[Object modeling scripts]
——————————
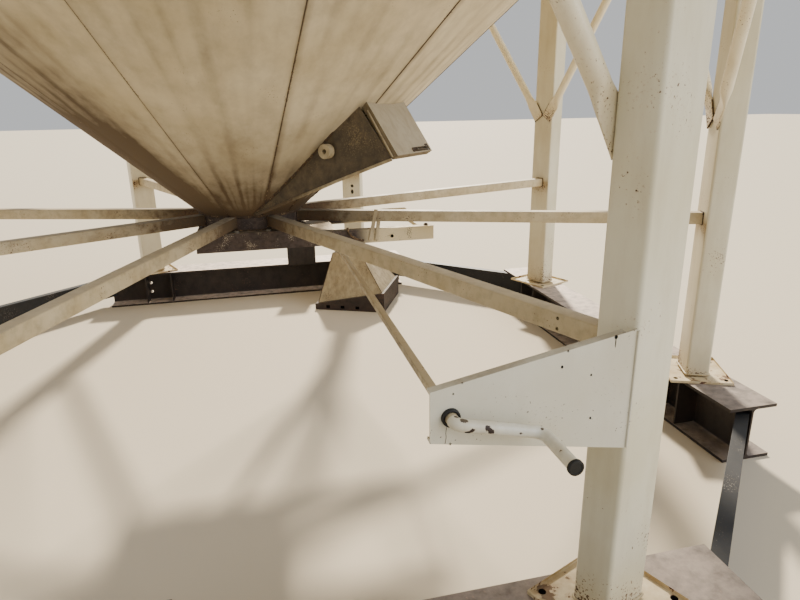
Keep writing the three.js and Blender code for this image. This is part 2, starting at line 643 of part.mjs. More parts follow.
// The funnel's body, with its walls inside the outer faces by `less`, run past both ends by `past`.
function funnel(less, past) {
  const corners = [[-1, -1], [1, -1], [1, 1], [-1, 1]];
  const low = corners.map(([i, j]) => {
    const x = i * (boot.foot / 2 - less);
    return new THREE.Vector3(x, j * (boot.deep / 2 - less), baseTop(x) + seat - past);
  });
  const half = boot.neck / 2 - less;
  const high = corners.map(([i, j]) =>
    new THREE.Vector3(boot.neckShift + i * half, j * half, boot.height + past));
  return loft([low, high]);
}

function bootFoot() {
  const t = bootBase.wall;
  const wedge = (half, deep, drop, bottom) => spread([[-half, bottom(-half)], [half, bottom(half)],
    [half, baseTop(half) - drop], [-half, baseTop(-half) - drop]], deep);
  const onGround = () => 0;
  const below = () => -weld;
  const walls = wedge(footHalf, footDeep, 0, onGround);
  const inside = wedge(footHalf - t, footDeep - t, t, below);
  const mouth = spread([[-boot.foot / 2 + t, 0], [boot.foot / 2 - t, 0],
    [boot.foot / 2 - t, 2 * bootBase.highSide], [-boot.foot / 2 + t, 2 * bootBase.highSide]],
  boot.deep / 2 - t);
  const half = bootBase.slot / 2;
  const rise = bootBase.slotHeight / 2;
  const slots = bootBase.slotsAt.map((x) => solid(block(x - half, x + half,
    -footDeep - weld, -footDeep + t + weld, bootBase.slotZ - rise, bootBase.slotZ + rise)));
  return geometryOf(walls.subtract(wasm.Manifold.union([inside, mouth, ...slots])));
}

const bootFrame = new THREE.Group();
bootFrame.position.set(boot.x, boot.y, 0);
bootFrame.rotation.z = rad(boot.turn);
put(bootFrame, "outlet_boot", geometryOf(funnel(0, 0).subtract(funnel(boot.wall, weld))), cream);
put(bootFrame, "boot_base", bootFoot(), rustySteel);
silo.add(bootFrame);

export default silo;
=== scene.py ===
# Grain silo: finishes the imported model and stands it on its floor. Metres, +Z up, crank side at -Y.
import math

import bmesh
import bpy
import numpy as np
from mathutils import Matrix, Vector


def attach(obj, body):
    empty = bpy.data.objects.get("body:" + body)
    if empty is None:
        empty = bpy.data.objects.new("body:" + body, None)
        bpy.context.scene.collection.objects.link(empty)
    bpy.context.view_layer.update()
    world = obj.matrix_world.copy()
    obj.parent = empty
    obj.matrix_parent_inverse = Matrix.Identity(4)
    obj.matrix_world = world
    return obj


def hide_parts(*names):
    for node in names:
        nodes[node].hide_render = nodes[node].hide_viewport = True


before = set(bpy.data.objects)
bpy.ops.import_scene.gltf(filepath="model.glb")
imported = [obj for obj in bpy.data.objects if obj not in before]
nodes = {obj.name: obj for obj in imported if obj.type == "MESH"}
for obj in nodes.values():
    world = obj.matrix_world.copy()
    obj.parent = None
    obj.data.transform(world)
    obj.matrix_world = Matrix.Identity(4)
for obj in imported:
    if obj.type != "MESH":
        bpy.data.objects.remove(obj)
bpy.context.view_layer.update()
print("stage: frame loaded,", len(nodes), "nodes")

# Materials


def linear(hexColour):
    # sRGB channel s to linear: s / 12.92 below 0.04045, else ((s + 0.055) / 1.055) to the power 2.4
    channels = [int(hexColour[i:i + 2], 16) / 255 for i in (1, 3, 5)]
    return [c / 12.92 if c <= 0.04045 else ((c + 0.055) / 1.055) ** 2.4 for c in channels] + [1.0]


def addNode(tree, kind, inputs, settings=None):
    # one node; an input is a number, a hex colour, a socket, or a node whose first output feeds it
    node = tree.nodes.new("ShaderNode" + kind)
    for name, value in (settings or {}).items():
        setattr(node, name, value)
    for socket, source in inputs.items():
        if isinstance(source, bpy.types.Node):
            source = source.outputs[0]
        if isinstance(source, bpy.types.NodeSocket):
            tree.links.new(source, node.inputs[socket])
        else:
            node.inputs[socket].default_value = linear(source) if isinstance(source, str) else source
    return node


def newMaterial(name):
    # a material whose node tree starts empty
    material = bpy.data.materials.new(name)
    material.use_nodes = True
    material.node_tree.nodes.clear()
    return material, material.node_tree


# What a surface is unless its own settings say otherwise. blotch, streak, chip, chipPatch, chipTone and
# grain are the sizes of real spots in metres, so a noise's scale is 1 / size. bareAbove is where chips begin.
plainLook = {
    "blotch": 0.3, "streak": 0.04, "stretch": (1, 1, 1), "dirtFrom": 0.45, "dirtAmount": 0.6,
    "chip": 0.005, "chipPatch": 0.16, "chipTone": 0.004, "chipDepth": 0.6, "stain": "#a8743f",
    "stainAmount": 0.35, "dustAndShadingTone": "#cbb893", "topDustAndShading": 0.5, "grain": 0.002, "reliefStrength": 0.25,
    "reliefDepth": 0.0006, "roughness": 0.5, "dirtRoughness": 0.85, "metallic": 0.0, "ior": 1.5,
}


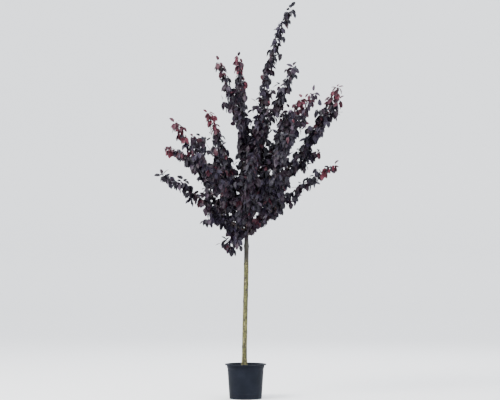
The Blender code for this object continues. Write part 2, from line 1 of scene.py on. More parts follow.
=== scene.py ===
"""The looks of a purple-leaved cherry plum in a round nursery pot.

Metres, +Z up, the origin in the middle of the ring that the pot stands on. +X is the side that the leader
leans to, and -Y is the front. The shoots follow the rule of the part's own solids, carried on to leaves.
"""

import math
import random
from collections import namedtuple

import bmesh
import bpy
import numpy as np
from mathutils import Euler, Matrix, Quaternion, Vector, noise


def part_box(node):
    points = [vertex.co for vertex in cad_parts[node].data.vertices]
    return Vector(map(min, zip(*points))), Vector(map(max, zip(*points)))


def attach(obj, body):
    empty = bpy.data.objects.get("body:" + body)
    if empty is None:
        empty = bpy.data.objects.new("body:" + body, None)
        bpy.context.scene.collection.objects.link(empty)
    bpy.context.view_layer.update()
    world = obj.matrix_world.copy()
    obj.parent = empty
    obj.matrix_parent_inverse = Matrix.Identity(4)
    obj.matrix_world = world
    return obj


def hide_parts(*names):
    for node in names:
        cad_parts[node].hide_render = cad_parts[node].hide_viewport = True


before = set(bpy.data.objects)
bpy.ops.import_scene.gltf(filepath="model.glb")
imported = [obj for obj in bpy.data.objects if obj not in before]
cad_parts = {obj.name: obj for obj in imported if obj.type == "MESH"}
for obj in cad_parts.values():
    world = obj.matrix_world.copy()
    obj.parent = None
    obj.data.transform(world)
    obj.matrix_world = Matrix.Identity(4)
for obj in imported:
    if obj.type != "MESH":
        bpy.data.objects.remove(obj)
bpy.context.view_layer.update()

# Camera
CAMERA_PLACE = (0.0402, -10.2, 1.003)
CAMERA_PITCH_UP = 4.545
CAMERA_LENS = 79.7

# Pot, as tall and as wide as the part's own. Inside the ring that it stands on, its underside is dished.
POT_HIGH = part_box("pot")[1]
POT_HEIGHT = POT_HIGH[2]
POT_RIM_RADIUS = POT_HIGH[0]
POT_DISH = 0.002
POT_DISH_RADIUS = 0.085
POT_RING_RADIUS = 0.088
POT_FOOT_RADIUS = 0.1475
POT_FOOT_ROUND = 0.004
POT_HEEL_HEIGHT = 0.02
POT_SHOULDER_HEIGHT = 0.272
POT_SHOULDER_RADIUS = 0.1665
POT_STEP = 0.004
POT_COLLAR_RADIUS = 0.174
POT_LIP_DROP = 0.010
POT_LIP_ROUND = 0.0014
POT_LIP_FOOT_ROUND = 0.0010
POT_LIP_INNER_ROUND = 0.0008
POT_CORNER_ROUND = 0.002
POT_WALL = 0.003
POT_FLOOR_RISE = 0.0005
POT_SIDES = 128
POT_SHARP_ANGLE = 38
POT_OVALITY = 0.004
POT_OVAL_TURN = 0.8
ROUND_STEPS = 4
DRAIN_HOLES = 8
DRAIN_RADIUS = 0.009
DRAIN_CIRCLE_RADIUS = 0.112
DRAIN_SIDES = 32

# Compost, its surface pressed level and strewn with bark crumbs. The mix of its lumps is (falloff, step in
# size, number of sizes).
SOIL_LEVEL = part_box("root_ball")[1][2]
SOIL_CLEARANCE = 0.0008
SOIL_SETTLED = 0.001
SOIL_RELIEF = 0.0035
SOIL_RELIEF_LIMIT = 0.004
SOIL_LUMPS = 26
SOIL_LUMP_SLICE = 3.0
SOIL_LUMP_MIX = (0.7, 2.2, 4)
SOIL_RINGS = 46
SOIL_SIDES = 120
SOIL_FOOT_Z = 0.2
SOIL_FOOT_SHARE = 0.93
CRUMBS = 900
CRUMB_SIZE = (0.002, 0.0075)
CRUMB_BREADTH = (0.4, 0.8)
CRUMB_THICKNESS = 0.3
CRUMB_WEAR = (0.7, 1.1)
CRUMB_TILT = 0.5
CRUMB_RISE = 0.1
CRUMB_MARGIN = 0.008
CRUMB_CORNERS = [(x, y, z) for z in (-1, 1) for x, y in ((-1, -1), (1, -1), (1, 1), (-1, 1))]
CRUMB_FACES = ((0, 3, 2, 1), (4, 5, 6, 7), (0, 1, 5, 4), (1, 2, 6, 5), (2, 3, 7, 6), (3, 0, 4, 7))

# Trunk: it leans a little to the right, and bulges at the graft
TRUNK_FOOT_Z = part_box("trunk")[0][2]
TRUNK_TOP_Z = 1.86
TRUNK_CAP_RISE = 0.006
TRUNK_FOOT_X = -0.011
TRUNK_GRAFT_X = 0.007
TRUNK_TOP_X = 0.004
TRUNK_FOOT_RADIUS = 0.0235
TRUNK_GRAFT_RADIUS = 0.0215
TRUNK_ABOVE_GRAFT_RADIUS = 0.0205
TRUNK_TOP_RADIUS = 0.0125
ROOT_FLARE = 0.010
ROOT_FLARE_HEIGHT = 0.035
GRAFT_Z = 1.388
GRAFT_BULGE = 0.0038
GRAFT_BULGE_HEIGHT = 0.022

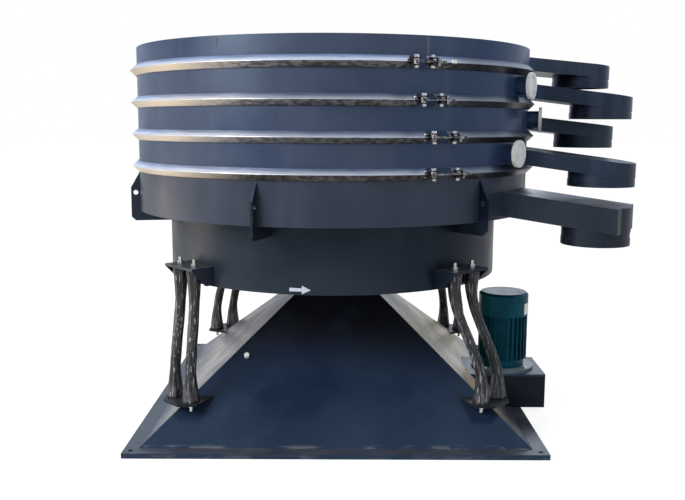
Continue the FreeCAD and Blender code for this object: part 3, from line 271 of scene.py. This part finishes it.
def bare_steel(name, colour, roughness, brushed=(1, 1, 1), scale=60.0):
    """Bright metal with brush marks and darker stains."""
    made, tree, shader = new_material(name)
    marks = noise(tree, scale, 4.0, brushed)
    tint = blend_colours(tree, ramp(tree, marks, 0.3, 0.7), scaled(colour, 0.82), colour)
    stains = patches(tree, 7.0, 7.0, 0.58, 0.74, 0.0, 0.40)
    tint = blend_colours(tree, stains, tint, scaled(colour, 0.42))
    tree.links.new(tint, shader.inputs["Base Color"])
    rough = ramp(tree, marks, 0.3, 0.7, roughness * 0.75, roughness * 1.3)
    tree.links.new(rough, shader.inputs["Roughness"])
    shader.inputs["Metallic"].default_value = 1.0
    add_bump(tree, shader, marks, 0.12, 0.0004)
    return made


def clamp_steel():
    """Satin stainless bands with dark rusty lugs, a painted highlight on the rounded tip, painted
    sky reflection above, painted shade below and towards +X, and painted ground reflection low at
    -X.
    """
    made, tree, shader = new_material("clamp_steel")
    streaks = noise(tree, 26.0, 5.0, (0.3, 0.3, 5.0))
    # The upper slopes are lighter and bluer: a painted sky reflection.
    satin_with_sky_sheen = blend_colours(tree, ramp(tree, streaks, 0.3, 0.7), (0.34, 0.41, 0.58),
                          (0.52, 0.60, 0.78))

    # Painted shade on the downward slopes, with a painted beige reflection of the ground towards
    # -X.
    mottled = patches(tree, 34.0, 6.0, 0.36, 0.62, stretch=(1, 1, 2.5))
    below = blend_colours(tree, mottled, (0.070, 0.062, 0.058), (0.210, 0.190, 0.170))
    ground_reflection_on_left = ramp(tree, place_along(tree, "X"), -0.35, -0.80)
    below = blend_colours(tree, ground_reflection_on_left, below, (0.780, 0.660, 0.500))
    colour = blend_colours(tree, ramp(tree, facing(tree, "Z"), 0.10, -0.35), satin_with_sky_sheen, below)

    # A painted highlight along each band's rounded tip.
    upper_side = ramp(tree, facing(tree, "Z"), -0.15, 0.10)
    tip_highlight_band = multiply(tree, away_from_body_axis(tree, *RING_TIP), upper_side)
    bright = multiply(tree, tip_highlight_band, ramp(tree, streaks, 0.30, 0.55, 0.70, 1.0))
    colour = blend_colours(tree, bright, colour, (0.95, 0.97, 1.00))

    # Painted shade towards +X.
    painted_shade_on_right = ramp(tree, place_along(tree, "X"), 0.36, 0.62, 0.0, 0.72)
    colour = blend_colours(tree, painted_shade_on_right, colour, (0.075, 0.085, 0.095))

    lugs = away_from_body_axis(tree, *RING_LUGS)
    rusty = blend_colours(tree, patches(tree, 120.0, 6.0, 0.42, 0.62), (0.030, 0.026, 0.026),
                          (0.110, 0.060, 0.035))
    colour = blend_colours(tree, lugs, colour, rusty)

    tree.links.new(colour, shader.inputs["Base Color"])
    tree.links.new(ramp(tree, lugs, 0.0, 1.0, 0.34, 0.45), shader.inputs["Roughness"])
    shader.inputs["Metallic"].default_value = 1.0
    rounded = node(tree, "ShaderNodeBevel", {"samples": BEVEL_SAMPLES}, Radius=0.007)
    bump = node(tree, "ShaderNodeBump", Height=streaks, Strength=0.08, Distance=0.0006,
                Normal=rounded.outputs[0])
    tree.links.new(bump.outputs[0], shader.inputs["Normal"])
    return made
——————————
> WHAT NEEDS TO BE DONE
Quote word for word every line from the one that has "The Blender code" through the one that has "round nursery pot.".

> RESPONSE TO THIS TASK
The Blender code for this object continues. Write part 2, from line 1 of scene.py on. More parts follow.
=== scene.py ===
"""The looks of a purple-leaved cherry plum in a round nursery pot.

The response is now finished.